Source excerpt »
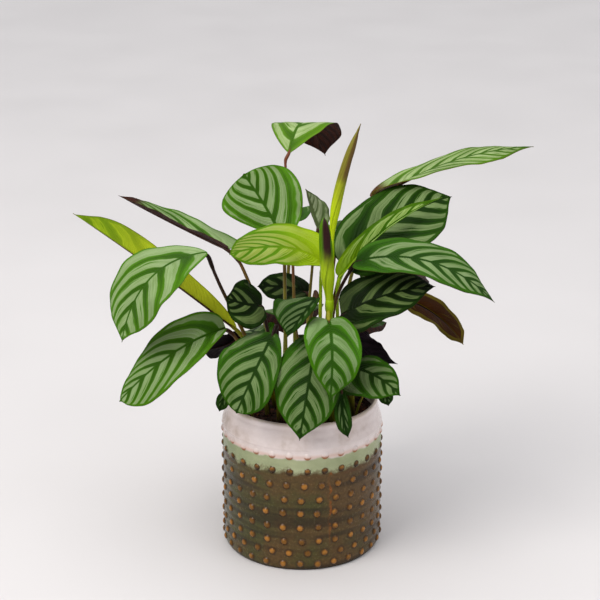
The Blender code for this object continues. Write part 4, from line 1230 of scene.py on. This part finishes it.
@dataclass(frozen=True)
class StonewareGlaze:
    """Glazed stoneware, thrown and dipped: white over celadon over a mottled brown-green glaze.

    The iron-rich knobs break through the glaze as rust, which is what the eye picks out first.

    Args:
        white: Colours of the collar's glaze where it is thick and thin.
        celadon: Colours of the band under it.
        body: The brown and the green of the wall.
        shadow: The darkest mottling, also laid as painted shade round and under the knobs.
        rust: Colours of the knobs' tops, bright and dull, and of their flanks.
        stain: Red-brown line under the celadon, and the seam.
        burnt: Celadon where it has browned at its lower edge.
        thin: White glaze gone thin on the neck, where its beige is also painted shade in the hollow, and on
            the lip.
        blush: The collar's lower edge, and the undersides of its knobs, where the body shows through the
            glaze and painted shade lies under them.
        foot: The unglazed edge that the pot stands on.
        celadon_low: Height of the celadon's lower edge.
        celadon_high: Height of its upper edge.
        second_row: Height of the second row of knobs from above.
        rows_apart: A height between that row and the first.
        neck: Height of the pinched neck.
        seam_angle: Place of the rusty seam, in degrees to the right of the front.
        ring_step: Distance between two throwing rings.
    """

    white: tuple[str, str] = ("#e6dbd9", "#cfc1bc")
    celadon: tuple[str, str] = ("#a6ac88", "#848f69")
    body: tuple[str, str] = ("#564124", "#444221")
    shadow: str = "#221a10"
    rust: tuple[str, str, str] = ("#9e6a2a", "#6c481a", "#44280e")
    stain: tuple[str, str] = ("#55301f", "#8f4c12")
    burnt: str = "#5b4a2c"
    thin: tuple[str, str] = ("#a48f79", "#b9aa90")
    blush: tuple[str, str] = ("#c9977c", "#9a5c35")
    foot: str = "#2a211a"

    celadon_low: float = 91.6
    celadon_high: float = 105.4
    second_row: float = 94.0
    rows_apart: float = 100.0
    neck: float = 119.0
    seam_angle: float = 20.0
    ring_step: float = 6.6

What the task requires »
Please repeat the listing above in full and exactly.

Exercise answer »
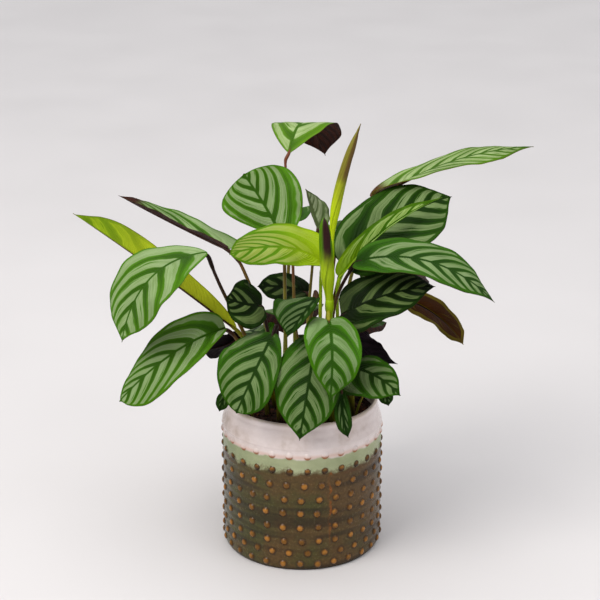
The Blender code for this object continues. Write part 4, from line 1230 of scene.py on. This part finishes it.
@dataclass(frozen=True)
class StonewareGlaze:
    """Glazed stoneware, thrown and dipped: white over celadon over a mottled brown-green glaze.

    The iron-rich knobs break through the glaze as rust, which is what the eye picks out first.

    Args:
        white: Colours of the collar's glaze where it is thick and thin.
        celadon: Colours of the band under it.
        body: The brown and the green of the wall.
        shadow: The darkest mottling, also laid as painted shade round and under the knobs.
        rust: Colours of the knobs' tops, bright and dull, and of their flanks.
        stain: Red-brown line under the celadon, and the seam.
        burnt: Celadon where it has browned at its lower edge.
        thin: White glaze gone thin on the neck, where its beige is also painted shade in the hollow, and on
            the lip.
        blush: The collar's lower edge, and the undersides of its knobs, where the body shows through the
            glaze and painted shade lies under them.
        foot: The unglazed edge that the pot stands on.
        celadon_low: Height of the celadon's lower edge.
        celadon_high: Height of its upper edge.
        second_row: Height of the second row of knobs from above.
        rows_apart: A height between that row and the first.
        neck: Height of the pinched neck.
        seam_angle: Place of the rusty seam, in degrees to the right of the front.
        ring_step: Distance between two throwing rings.
    """

    white: tuple[str, str] = ("#e6dbd9", "#cfc1bc")
    celadon: tuple[str, str] = ("#a6ac88", "#848f69")
    body: tuple[str, str] = ("#564124", "#444221")
    shadow: str = "#221a10"
    rust: tuple[str, str, str] = ("#9e6a2a", "#6c481a", "#44280e")
    stain: tuple[str, str] = ("#55301f", "#8f4c12")
    burnt: str = "#5b4a2c"
    thin: tuple[str, str] = ("#a48f79", "#b9aa90")
    blush: tuple[str, str] = ("#c9977c", "#9a5c35")
    foot: str = "#2a211a"

    celadon_low: float = 91.6
    celadon_high: float = 105.4
    second_row: float = 94.0
    rows_apart: float = 100.0
    neck: float = 119.0
    seam_angle: float = 20.0
    ring_step: float = 6.6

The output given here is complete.